*YOUR GOAL*.
Quote exactly the lines spanning from the top of the data below to the line that contains "self.tree.nodes.clear()", including both.

═══

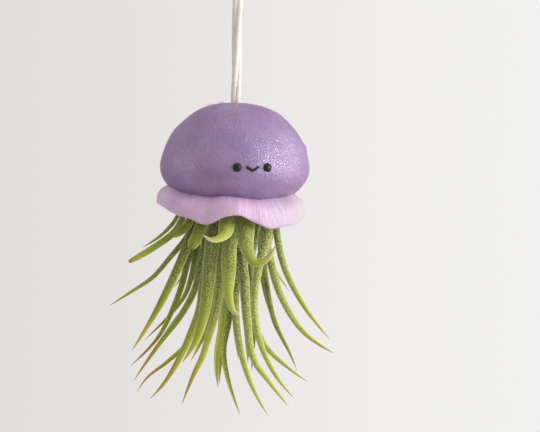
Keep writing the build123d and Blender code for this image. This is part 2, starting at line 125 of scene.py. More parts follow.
class Finish:
    """A material in the making, new where only its name is given."""

    def __init__(self, holder):
        if isinstance(holder, str):
            holder = bpy.data.materials.new(holder)
        holder.use_nodes = True
        self.holder = holder
        self.tree = holder.node_tree
        self.tree.nodes.clear()

    def add(self, kind, settings, inputs, output=None):
        """Adds one node: its settings first, then what goes into its sockets. Gives its first live output."""
        node = self.tree.nodes.new("ShaderNode" + kind)
        for name, value in settings.items():
            setattr(node, name, value)
        for name, value in inputs.items():
            if isinstance(name, int):
                socket = node.inputs[name]
            else:
                socket = next(s for s in node.inputs if s.enabled and s.name == name)
            if isinstance(value, Wire):
                self.tree.links.new(value.socket, socket)
            else:
                socket.default_value = value
        live = [s for s in node.outputs if s.enabled and output in (None, s.name)]
        return Wire(self, live[0]) if live else None

    def mix(self, share, first, second):
        """A colour between two colours."""
        return self.add("Mix", {"data_type": "RGBA"}, {"Factor": share, "A": first, "B": second})

    def place(self):
        """Where a point is on the piece, in metres."""
        return self.add("TexCoord", {}, {}, "Object")

    def carried(self, title):
        """A value that each point of the piece carries."""
        return self.add("Attribute", {"attribute_name": title}, {}, "Fac")

    def vectors(self, operation, *inputs):
        """A sum on places or directions."""
        return self.add("VectorMath", {"operation": operation}, dict(enumerate(inputs)))

    def mottle(self, place, scale, detail=2.0, roughness=0.5):
        """Soft random patches, from 0 to 1."""
        grain = {"Vector": place, "Scale": scale, "Detail": detail, "Roughness": roughness}
        return self.add("TexNoise", {}, grain, "Fac")

    def relief(self, height, strength, distance):
        """A normal that follows a height."""
        return self.add("Bump", {}, {"Height": height, "Strength": strength, "Distance": distance})

    def surface(self, **sockets):
        """The finished surface; an underscore in a name stands for a space."""
        named = {name.replace("_", " "): value for name, value in sockets.items()}
        shader = self.add("BsdfPrincipled", {}, named)
        self.add("OutputMaterial", {}, {"Surface": shader})
        return self.holder


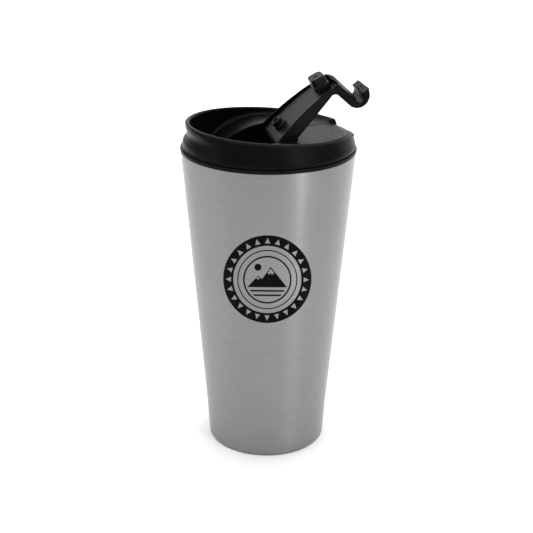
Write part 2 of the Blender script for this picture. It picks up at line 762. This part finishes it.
panel = mould(
    "lever_infill", panel_distance, (-1, -18, -1), (35, 18, 5), 0.33, panel_plastic, lean_up
)
sip_plug = mould(
    "sip_stopper", sip_plug_distance, (31, -7, -1), (42, 7, 10), 0.25, rubber, lean_up
)
vent_plug = mould(
    "vent_stopper", vent_plug_distance, (3, -4, 2), (11, 4, 9), 0.2, rubber, lean_up
)
for piece, node, finish in (
    (panel, "lever_panel", "panel_plastic"),
    (sip_plug, "sip_plug", "plug_rubber"),
    (vent_plug, "vent_plug", "plug_rubber"),
):
    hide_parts(node)
    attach(piece, "lever")

# %% [markdown]
# ## The parts that stay as they are
# The base plate, foot pad, seals, lid cover and hinge pin are already the right shape in the
# frame. They only need a finish, so a material goes into each one's slots. The pin is drawn wire:
# a hard, slightly streaked metal.

# %% Frame parts
def drawn_wire():
    recipe = Recipe("drawn_wire", Metallic=1.0)
    streaks = recipe.node(
        "ShaderNodeVectorMath", {"operation": "MULTIPLY"}, {0: recipe.place(), 1: (9000, 300, 9000)}
    )
    grain = recipe.noise(streaks, 1, 2)
    return recipe.feed(
        Base_Color=recipe.blend(grain, grey(0.38), grey(0.55)),
        Roughness=0.22 + grain * 0.2,
        Normal=recipe.bump(grain, 0.1, 0.00005),
    )


for node, material in (
    ("base_plate", base_plastic),
    ("foot_pad", rubber),
    ("collar_seal", rubber),
    ("lid_cover", liner_plastic),
    ("lid_gasket", rubber),
    ("hinge_pin", drawn_wire()),
):
    part = frame["nodes"][node]
    part.data.materials.clear()
    part.data.materials.append(material)
    print(node, "gets", material.name)

# %% [markdown]
# ## The badge
# A round badge is printed on the steel. It is drawn flat, as closed outlines whose nesting makes
# the holes: a border with a ring of little peaks, two thin circles, and a mountain view. An image
# could carry the same drawing, but outlines stay sharp at any distance and need no file.

# %% Badge outlines
BADGE_R, BADGE_HOLE_R = 21.6, 16.6
BADGE_TURN = math.radians(180 + 77.7)
PAD_SLANT = math.radians(20)
INK_LIFT = 0.05
STRIP = 0.8


def circle(radius, a=0.0, b=0.0, steps=96):
    angles = np.linspace(0, 2 * math.pi, steps, endpoint=False)
    return [(a + radius * math.cos(t), b + radius * math.sin(t)) for t in angles]


def little_peak(turn, radius, width, height):
    """A small triangle that points outwards, somewhere round the border."""
    corners = [(-width / 2, radius), (width / 2, radius), (0, radius + height)]
    c, s = math.cos(turn), math.sin(turn)
    return [(a * c - b * s, a * s + b * c) for a, b in corners]


outlines = [circle(BADGE_R, steps=160), circle(BADGE_HOLE_R, steps=160)]
outlines += [circle(radius) for radius in (14.6, 14.1, 11.75, 11.0)]
outlines += [little_peak(math.radians(15 * i), 17.7, 2.6, 2.7) for i in range(24)]
outlines += [
    [(-9.6, -3.6), (-4.4, 2.2), (-2.6, 0.4), (1.6, 6.4), (9.6, -3.6)],
    [(0.1, 3.6), (1.6, 5.6), (3.4, 3.4), (2.3, 2.6), (1.5, 3.5), (0.9, 2.5)],
    [(-5.4, 0.6), (-4.4, 1.7), (-3.5, 0.8), (-4.3, 0.2)],
    [(-8.4, -5.0), (8.4, -5.0), (8.0, -5.8), (-8.0, -5.8)],
    [(-7.0, -7.2), (7.0, -7.2), (6.4, -8.0), (-6.4, -8.0)],
    circle(1.7, -4.6, 6.2, 40),
]
print("badge outlines:", len(outlines))

# %% [markdown]
# ## Printing the badge
# A flat curve fills nested outlines by itself, and the fill is cut into narrow upright strips so
# that it can bend. It is then pressed on as a soft printing pad would do it: every point moves
# along one slanting direction until it meets the steel, a hair's breadth outside it. Wrapping the
# drawing round the cup would keep its widths along the steel, but a pressed circle still looks
# like a circle from where the pad came.

# %% Badge
def flat_print(name, outlines):
    """A flat mesh that fills the outlines, cut into upright strips."""
    drawing = bpy.data.curves.new(name, "CURVE")
    drawing.dimensions = "2D"
    drawing.fill_mode = "BOTH"
    for outline in outlines:
        spline = drawing.splines.new("POLY")
        spline.points.add(len(outline) - 1)
        for point, (a, b) in zip(spline.points, outline):
            point.co = (a, b, 0, 1)
        spline.use_cyclic_u = True
    sheet_object = bpy.data.objects.new(name, drawing)
    bpy.context.scene.collection.objects.link(sheet_object)
    bpy.context.view_layer.update()
    work = bmesh.new()
    work.from_mesh(sheet_object.to_mesh())
    bpy.data.objects.remove(sheet_object)
    for a in np.arange(-BADGE_R, BADGE_R, STRIP):
        everything = work.verts[:] + work.edges[:] + work.faces[:]
        bmesh.ops.bisect_plane(work, geom=everything, plane_co=(a, 0, 0), plane_no=(1, 0, 0))
    bmesh.ops.remove_doubles(work, verts=work.verts, dist=1e-5)
    work.verts.index_update()
    work.faces.ensure_lookup_table()
    return work


def shell_radius(z):
    return knee_r + (top_r - knee_r) * (z - knee_z) / (shell_high - knee_z)


def press_on(a, b):
    """Moves flat points along the pad's direction until they meet the steel."""
    near, far = np.full(a.shape, -20.0), np.full(a.shape, 30.0)
    for _ in range(40):
        depth = (near + far) / 2
        drawn = pad_place[:, None] + pad_across[:, None] * a + pad_up[:, None] * b
        x, y, z = drawn + pad_push[:, None] * depth
        outside = np.hypot(x, y) > shell_radius(z) + INK_LIFT
        near, far = np.where(outside, depth, near), np.where(outside, far, depth)
    return np.stack([x, y, z], 1)


badge_low, badge_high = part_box("badge_print")
badge_z = (badge_low.z + badge_high.z) / 2 / MM
facing = np.array([math.cos(BADGE_TURN), math.sin(BADGE_TURN), 0])
pad_across = np.array([-facing[1], facing[0], 0])
pad_push = -facing * math.cos(PAD_SLANT) - np.array([0, 0, math.sin(PAD_SLANT)])
pad_up = np.cross(pad_across, pad_push)
pad_place = facing * shell_radius(badge_z) + np.array([0, 0, badge_z])
ink = plastic("badge_ink", 0.0022, 0.5, 0.02, 0.04, 0.2)
work = flat_print("badge", outlines)
flat = np.array([vert.co[:2] for vert in work.verts])
points = press_on(flat[:, 0], flat[:, 1])
# The steel's taper tips its face a little downwards.
normals = np.column_stack([points[:, :2], np.full(len(points), -3.0)])
normals /= np.linalg.norm(normals, axis=1)[:, None]
faces = [[vert.index for vert in face.verts] for face in work.faces]
if work.faces[0].normal.z <= 0:
    faces = [face[::-1] for face in faces]
work.free()
badge = make_mesh("badge_ink", points, faces, ink, normals)
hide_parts("badge_print")
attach(badge, "cup")

# %% [markdown]
# ## The studio
# The mug stands on a wide pale floor in soft light from all sides. A large lamp overhead makes the
# floor bright, a tall lamp on the right draws the streak down the steel, and the sky fills the
# rest. Lamps this large give shadows with no edge.

# %% Floor and lights
def pale_floor():
    recipe = Recipe("pale_floor", Specular_IOR_Level=0.2)
    speckle = recipe.noise(recipe.place(), 900, 2)
    tone = recipe.blend(speckle, grey(0.90), grey(0.94))
    return recipe.feed(Base_Color=tone, Roughness=0.7 + speckle * 0.1)


REACH = 4000
floor_corners = [(-REACH, -REACH, 0), (REACH, -REACH, 0), (REACH, REACH, 0), (-REACH, REACH, 0)]
floor = make_mesh("floor", floor_corners, [(0, 1, 2, 3)], pale_floor())


def lamp(name, place, target, width, height, power):
    """A soft rectangular lamp that faces the target."""
    light = bpy.data.lights.new(name, "AREA")
    light.shape = "RECTANGLE"
    light.size = width
    light.size_y = height
    light.energy = power
    holder = bpy.data.objects.new(name, light)
    bpy.context.scene.collection.objects.link(holder)
    back = np.array(place, float) - target
    back /= np.linalg.norm(back)
    right = np.cross((0, 0, 1), back)
    if np.linalg.norm(right) < 1e-6:
        right = np.array([1.0, 0, 0])
    right /= np.linalg.norm(right)
    stand = np.identity(4)
    stand[:3, :3] = np.column_stack([right, np.cross(back, right), back])
    stand[:3, 3] = place
    holder.matrix_world = stand.T
    print(name, "gives", power, "W")


middle = np.array([0, 0, 0.09])
lamp("overhead", (0.2, 0.6, 2.4), (0.2, 0.6, 0), 5.0, 5.0, 130)
lamp("back wall", (0.75, 3.4, 1.5), middle, 6.0, 2.6, 40)
lamp("left wall", (-1.5, 0.1, 0.7), middle, 1.3, 1.2, 3)
lamp("right wall", (1.5, 0.9, 0.7), middle, 1.3, 1.2, 5)
lamp("streak", (0.56, -0.95, 0.5), middle, 0.16, 1.0, 3.2)

world = bpy.data.worlds.new("soft_sky")
world.use_nodes = True
world.node_tree.nodes["Background"].inputs["Color"].default_value = grey(1)
world.node_tree.nodes["Background"].inputs["Strength"].default_value = 0.42
bpy.context.scene.world = world
bpy.context.scene.view_settings.view_transform = "Standard"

═══

*EXERCISE RESPONSE*.
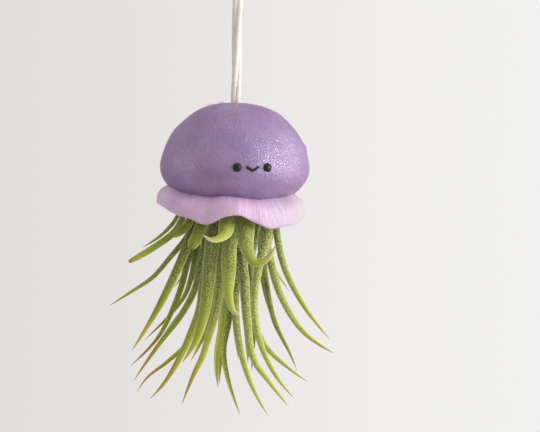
Keep writing the build123d and Blender code for this image. This is part 2, starting at line 125 of scene.py. More parts follow.
class Finish:
    """A material in the making, new where only its name is given."""

    def __init__(self, holder):
        if isinstance(holder, str):
            holder = bpy.data.materials.new(holder)
        holder.use_nodes = True
        self.holder = holder
        self.tree = holder.node_tree
        self.tree.nodes.clear()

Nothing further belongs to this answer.